## Problem details
Write every line of the material out exactly as shown.

*****

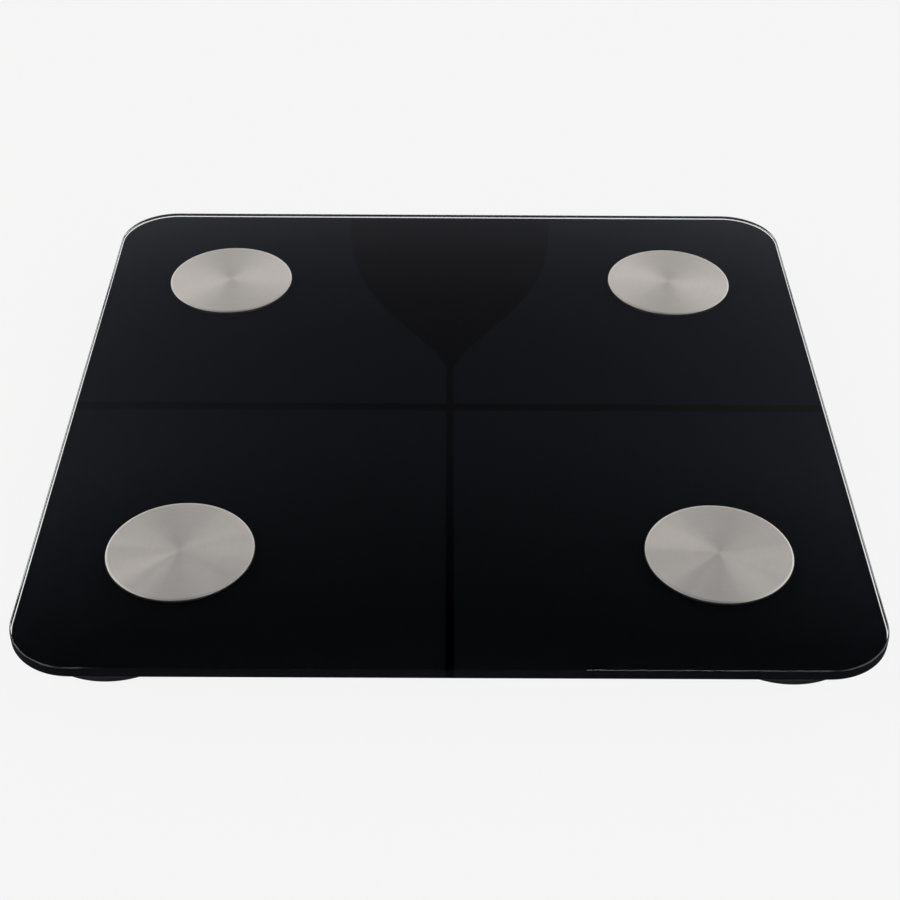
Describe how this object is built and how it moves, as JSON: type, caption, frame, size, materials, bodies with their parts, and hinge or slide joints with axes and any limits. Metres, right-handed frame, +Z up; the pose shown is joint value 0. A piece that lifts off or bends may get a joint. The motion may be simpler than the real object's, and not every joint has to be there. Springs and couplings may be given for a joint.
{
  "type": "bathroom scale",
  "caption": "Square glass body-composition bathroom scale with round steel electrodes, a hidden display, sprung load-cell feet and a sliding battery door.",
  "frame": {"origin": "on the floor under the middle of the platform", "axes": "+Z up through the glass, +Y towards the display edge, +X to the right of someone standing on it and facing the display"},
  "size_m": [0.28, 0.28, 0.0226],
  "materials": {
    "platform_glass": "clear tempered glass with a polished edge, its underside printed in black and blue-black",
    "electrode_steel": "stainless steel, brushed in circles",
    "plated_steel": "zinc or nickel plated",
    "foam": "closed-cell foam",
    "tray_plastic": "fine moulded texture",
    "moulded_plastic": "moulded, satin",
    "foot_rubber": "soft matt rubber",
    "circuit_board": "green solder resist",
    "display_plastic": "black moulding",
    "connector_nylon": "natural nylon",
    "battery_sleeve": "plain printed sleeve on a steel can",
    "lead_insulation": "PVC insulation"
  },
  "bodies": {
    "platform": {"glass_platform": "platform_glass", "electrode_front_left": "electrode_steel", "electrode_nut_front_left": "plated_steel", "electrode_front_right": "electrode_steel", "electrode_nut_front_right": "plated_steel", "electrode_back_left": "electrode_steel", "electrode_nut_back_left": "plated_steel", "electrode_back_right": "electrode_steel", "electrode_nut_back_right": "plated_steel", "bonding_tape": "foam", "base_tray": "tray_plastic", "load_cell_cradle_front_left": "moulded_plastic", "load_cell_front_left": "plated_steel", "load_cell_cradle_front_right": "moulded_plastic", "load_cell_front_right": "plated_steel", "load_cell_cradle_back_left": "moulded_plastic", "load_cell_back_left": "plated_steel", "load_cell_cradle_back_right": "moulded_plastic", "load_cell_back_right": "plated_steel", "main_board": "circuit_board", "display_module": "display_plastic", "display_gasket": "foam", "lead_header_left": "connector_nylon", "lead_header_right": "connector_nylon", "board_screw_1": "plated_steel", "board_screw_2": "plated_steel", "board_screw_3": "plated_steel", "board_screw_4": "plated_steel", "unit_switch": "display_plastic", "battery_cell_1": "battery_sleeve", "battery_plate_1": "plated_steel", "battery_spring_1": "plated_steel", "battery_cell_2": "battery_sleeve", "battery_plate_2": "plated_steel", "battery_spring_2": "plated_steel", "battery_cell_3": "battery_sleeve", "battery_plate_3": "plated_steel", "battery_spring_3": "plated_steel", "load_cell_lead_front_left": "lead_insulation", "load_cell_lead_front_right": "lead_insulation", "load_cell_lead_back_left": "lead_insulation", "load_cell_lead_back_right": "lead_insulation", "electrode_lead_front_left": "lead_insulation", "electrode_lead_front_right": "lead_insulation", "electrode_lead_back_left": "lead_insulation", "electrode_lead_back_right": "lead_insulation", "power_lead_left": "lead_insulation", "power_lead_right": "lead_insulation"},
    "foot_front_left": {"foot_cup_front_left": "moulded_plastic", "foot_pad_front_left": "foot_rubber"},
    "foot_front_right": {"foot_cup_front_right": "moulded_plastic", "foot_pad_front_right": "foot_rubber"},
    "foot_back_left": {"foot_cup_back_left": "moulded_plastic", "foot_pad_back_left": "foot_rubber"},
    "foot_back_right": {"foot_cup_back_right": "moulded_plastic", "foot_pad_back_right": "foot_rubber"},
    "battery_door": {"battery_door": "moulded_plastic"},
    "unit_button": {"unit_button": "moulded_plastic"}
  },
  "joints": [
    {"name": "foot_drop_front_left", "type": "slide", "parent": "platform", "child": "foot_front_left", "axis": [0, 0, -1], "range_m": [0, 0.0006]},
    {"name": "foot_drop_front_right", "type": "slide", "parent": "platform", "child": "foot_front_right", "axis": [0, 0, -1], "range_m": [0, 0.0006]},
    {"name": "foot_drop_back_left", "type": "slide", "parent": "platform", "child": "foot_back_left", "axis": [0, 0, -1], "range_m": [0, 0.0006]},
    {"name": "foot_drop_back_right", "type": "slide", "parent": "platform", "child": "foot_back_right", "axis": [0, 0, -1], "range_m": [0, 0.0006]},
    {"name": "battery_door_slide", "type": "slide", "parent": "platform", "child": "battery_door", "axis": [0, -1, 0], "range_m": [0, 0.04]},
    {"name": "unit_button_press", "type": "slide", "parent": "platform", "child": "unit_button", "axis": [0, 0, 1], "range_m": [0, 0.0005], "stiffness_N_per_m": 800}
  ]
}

*****

## Task output
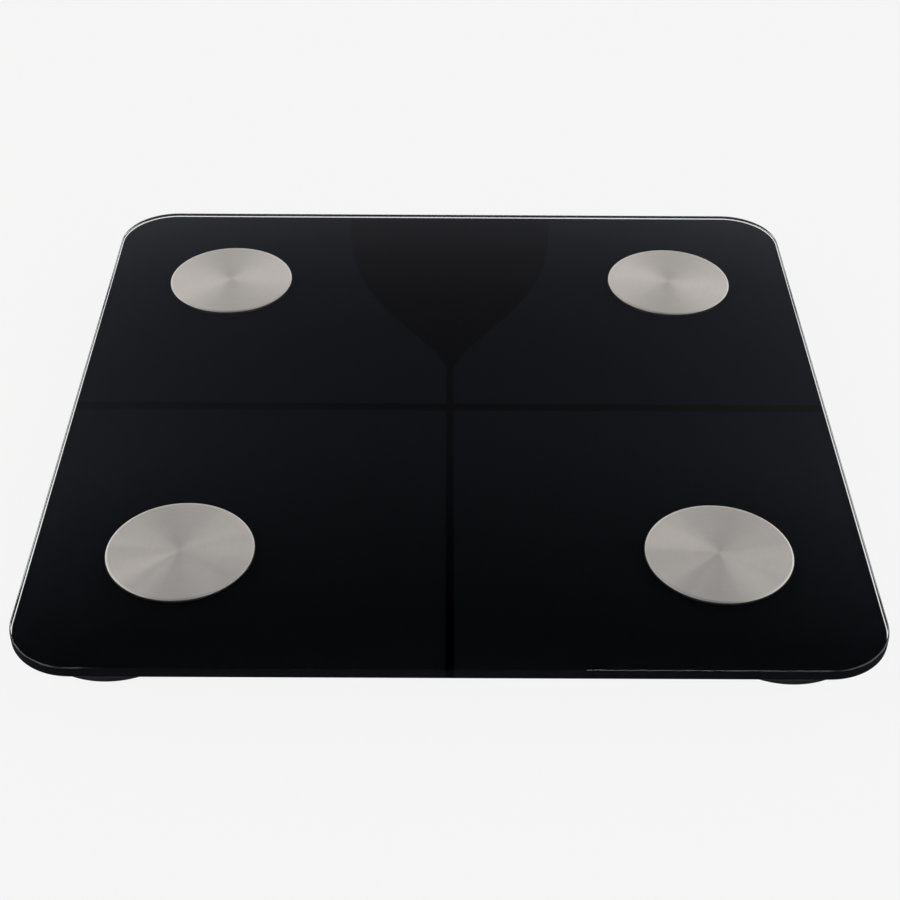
Describe how this object is built and how it moves, as JSON: type, caption, frame, size, materials, bodies with their parts, and hinge or slide joints with axes and any limits. Metres, right-handed frame, +Z up; the pose shown is joint value 0. A piece that lifts off or bends may get a joint. The motion may be simpler than the real object's, and not every joint has to be there. Springs and couplings may be given for a joint.
{
  "type": "bathroom scale",
  "caption": "Square glass body-composition bathroom scale with round steel electrodes, a hidden display, sprung load-cell feet and a sliding battery door.",
  "frame": {"origin": "on the floor under the middle of the platform", "axes": "+Z up through the glass, +Y towards the display edge, +X to the right of someone standing on it and facing the display"},
  "size_m": [0.28, 0.28, 0.0226],
  "materials": {
    "platform_glass": "clear tempered glass with a polished edge, its underside printed in black and blue-black",
    "electrode_steel": "stainless steel, brushed in circles",
    "plated_steel": "zinc or nickel plated",
    "foam": "closed-cell foam",
    "tray_plastic": "fine moulded texture",
    "moulded_plastic": "moulded, satin",
    "foot_rubber": "soft matt rubber",
    "circuit_board": "green solder resist",
    "display_plastic": "black moulding",
    "connector_nylon": "natural nylon",
    "battery_sleeve": "plain printed sleeve on a steel can",
    "lead_insulation": "PVC insulation"
  },
  "bodies": {
    "platform": {"glass_platform": "platform_glass", "electrode_front_left": "electrode_steel", "electrode_nut_front_left": "plated_steel", "electrode_front_right": "electrode_steel", "electrode_nut_front_right": "plated_steel", "electrode_back_left": "electrode_steel", "electrode_nut_back_left": "plated_steel", "electrode_back_right": "electrode_steel", "electrode_nut_back_right": "plated_steel", "bonding_tape": "foam", "base_tray": "tray_plastic", "load_cell_cradle_front_left": "moulded_plastic", "load_cell_front_left": "plated_steel", "load_cell_cradle_front_right": "moulded_plastic", "load_cell_front_right": "plated_steel", "load_cell_cradle_back_left": "moulded_plastic", "load_cell_back_left": "plated_steel", "load_cell_cradle_back_right": "moulded_plastic", "load_cell_back_right": "plated_steel", "main_board": "circuit_board", "display_module": "display_plastic", "display_gasket": "foam", "lead_header_left": "connector_nylon", "lead_header_right": "connector_nylon", "board_screw_1": "plated_steel", "board_screw_2": "plated_steel", "board_screw_3": "plated_steel", "board_screw_4": "plated_steel", "unit_switch": "display_plastic", "battery_cell_1": "battery_sleeve", "battery_plate_1": "plated_steel", "battery_spring_1": "plated_steel", "battery_cell_2": "battery_sleeve", "battery_plate_2": "plated_steel", "battery_spring_2": "plated_steel", "battery_cell_3": "battery_sleeve", "battery_plate_3": "plated_steel", "battery_spring_3": "plated_steel", "load_cell_lead_front_left": "lead_insulation", "load_cell_lead_front_right": "lead_insulation", "load_cell_lead_back_left": "lead_insulation", "load_cell_lead_back_right": "lead_insulation", "electrode_lead_front_left": "lead_insulation", "electrode_lead_front_right": "lead_insulation", "electrode_lead_back_left": "lead_insulation", "electrode_lead_back_right": "lead_insulation", "power_lead_left": "lead_insulation", "power_lead_right": "lead_insulation"},
    "foot_front_left": {"foot_cup_front_left": "moulded_plastic", "foot_pad_front_left": "foot_rubber"},
    "foot_front_right": {"foot_cup_front_right": "moulded_plastic", "foot_pad_front_right": "foot_rubber"},
    "foot_back_left": {"foot_cup_back_left": "moulded_plastic", "foot_pad_back_left": "foot_rubber"},
    "foot_back_right": {"foot_cup_back_right": "moulded_plastic", "foot_pad_back_right": "foot_rubber"},
    "battery_door": {"battery_door": "moulded_plastic"},
    "unit_button": {"unit_button": "moulded_plastic"}
  },
  "joints": [
    {"name": "foot_drop_front_left", "type": "slide", "parent": "platform", "child": "foot_front_left", "axis": [0, 0, -1], "range_m": [0, 0.0006]},
    {"name": "foot_drop_front_right", "type": "slide", "parent": "platform", "child": "foot_front_right", "axis": [0, 0, -1], "range_m": [0, 0.0006]},
    {"name": "foot_drop_back_left", "type": "slide", "parent": "platform", "child": "foot_back_left", "axis": [0, 0, -1], "range_m": [0, 0.0006]},
    {"name": "foot_drop_back_right", "type": "slide", "parent": "platform", "child": "foot_back_right", "axis": [0, 0, -1], "range_m": [0, 0.0006]},
    {"name": "battery_door_slide", "type": "slide", "parent": "platform", "child": "battery_door", "axis": [0, -1, 0], "range_m": [0, 0.04]},
    {"name": "unit_button_press", "type": "slide", "parent": "platform", "child": "unit_button", "axis": [0, 0, 1], "range_m": [0, 0.0005], "stiffness_N_per_m": 800}
  ]
}